I do not begrudge Senator Obama's disproportionate black support, any more than I begrudge Hillary's disproportionate female support, or begrudge Edwards' core support of white working class males.
But there's nothing thrilling, in the abstract, about voters naturally lining up to vote for people that resemble their class, their race, their gender. It's predictable, not tranformational. It's human nature, of course, but it's unfortunate human nature, and unfortunate human nature is the heart of the "old" politics.
Senator Obama obviously enjoyed strong support in some urban areas in Michigan, and that's good for him.

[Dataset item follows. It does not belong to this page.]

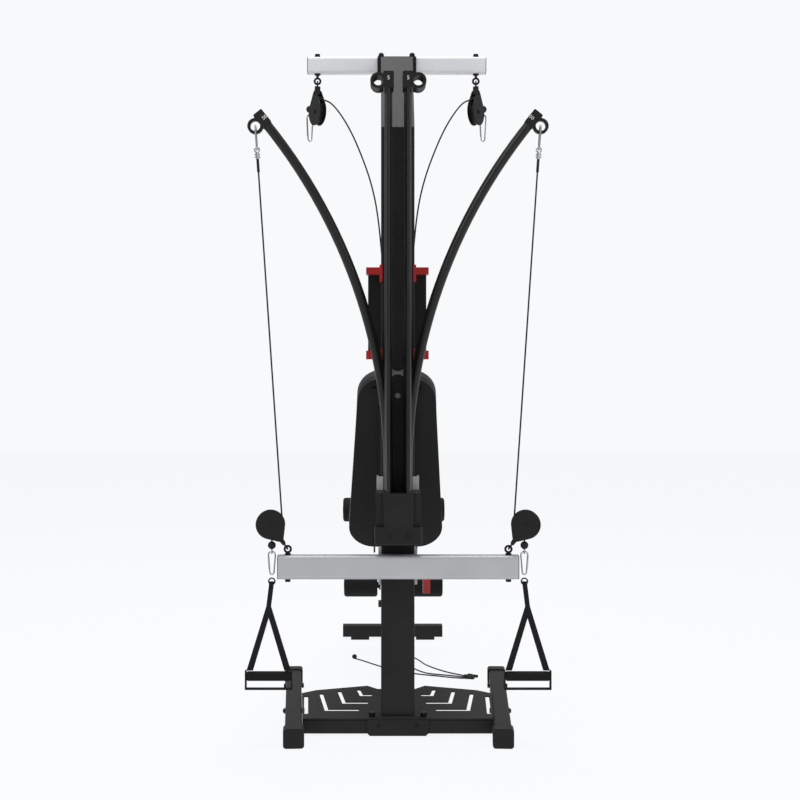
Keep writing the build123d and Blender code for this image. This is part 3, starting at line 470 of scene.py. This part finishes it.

But why has that datum been filtered and expressed here (in some places) as a triumphant expression of the presumtion that black people hate Hillary? There's no good news for anyone in black people disliking Hillary, any more than it would be good news for anyone if white people disliked Barack. If everybody's net polling numbers were the same, but their support was more heterogeneous within that support, it would be more positive, turning-the-page-wise.
I'm not always a glass-half-full kind of guy, but see the fact that 78% of African American voters in Michigan voted for uncommitted as a positive sign of support for Obama, not as a racial referendum on the horribleness of Hillary.
Barack is a popular man, and deservedly so.